Focused on representing fiduciaries as co fiduciaries to make the right decisions at the right point, and by the right point, I mean that advisor or broker relationship is such a critical choice that determines the success of the entire plan and the entire program going forward.
Audrey Wheat: Absolutely.
That makes sense. And I know a lot of our listeners are responsible, obviously, for their company’s retirement plans, but in that mid-market, a lot of the HR professionals we work for are responsible for all benefits. So I’m, absolutely certain that resonates with them. Jake, thank you so much for coming on.
We appreciate you walking us through your business and how you can serve our plan sponsors. we always wrap up with the same question for every guest. And that question is, Jake,being in this industry, have you thought about your retirement and what does your retirement look like to you, Jake?
Jake Connors: Oof. I try not to think too much about. Retirement just because it’s like buying that one lotto ticket every year. You spend an entire day just dreaming about everything you’re gonna buy, which is just not productive use of time.
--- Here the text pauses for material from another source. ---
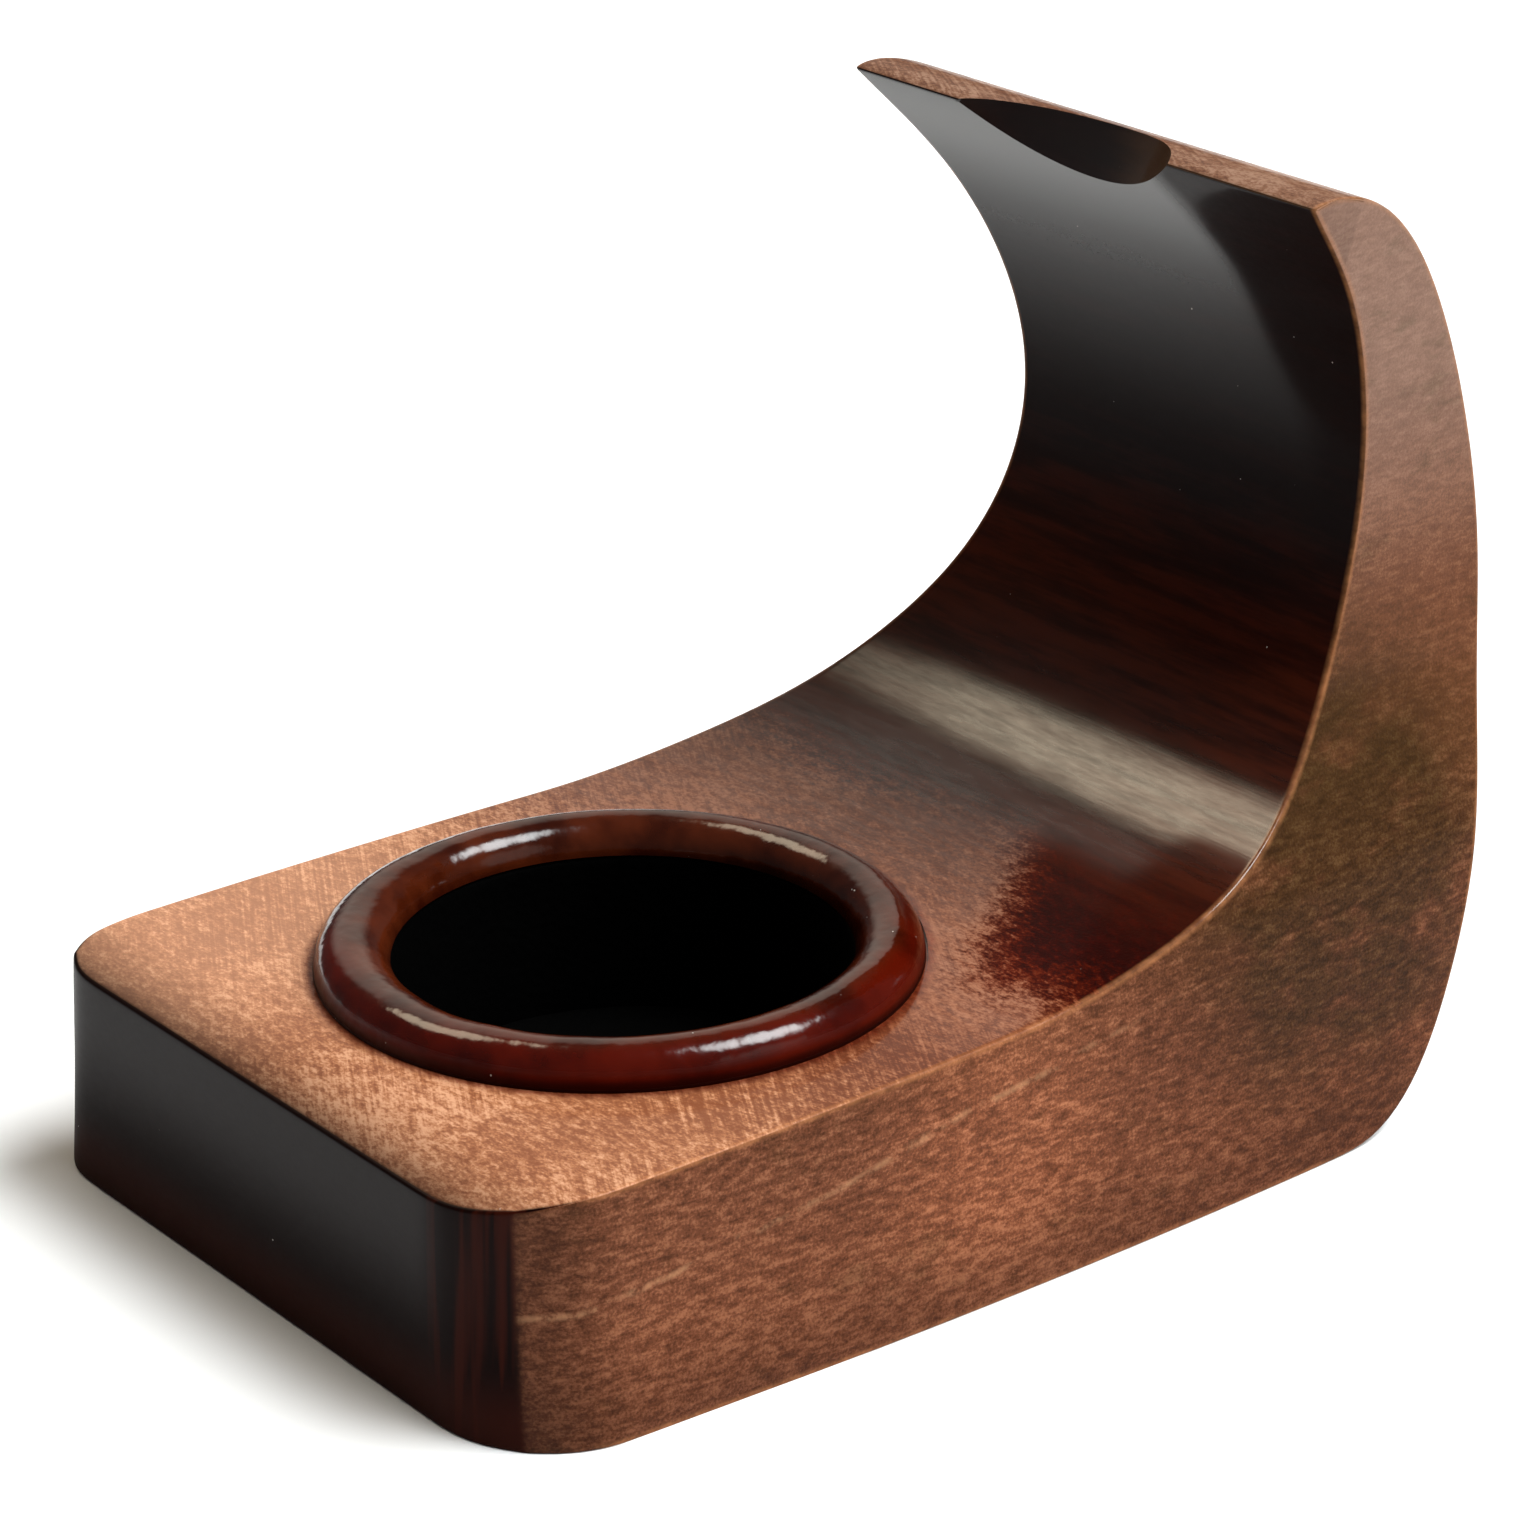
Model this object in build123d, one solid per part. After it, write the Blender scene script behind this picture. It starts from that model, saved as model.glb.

But, so I think it’s pretty far off but for better or for worse, because I’m really enjoying what we’re doing.
I think that our work has. Such a huge impact on our clients and their employees. and it’s just from project to project, it’s been really fulfilling to see the changes and the impact we make. so I’m not in any rush to get there, but not to say that I don’t look forward to it. but my wife and I really love.
Audrey Wheat: Going out to dinner, going to the beach, skiing, all these things where living in New York City are weekend activities, and it would be really nice to turn those weekend activities into weekday activities so we don’t have to fight as many crowds or traffic or reservation robots as we have to do now. I love that. I like that from weekend to weekday activities. That’s such an interesting way to look at it.
thank you again, Jake, for coming on revamping Retirement. We appreciate your time and, thank you to our listeners and we will see you next month.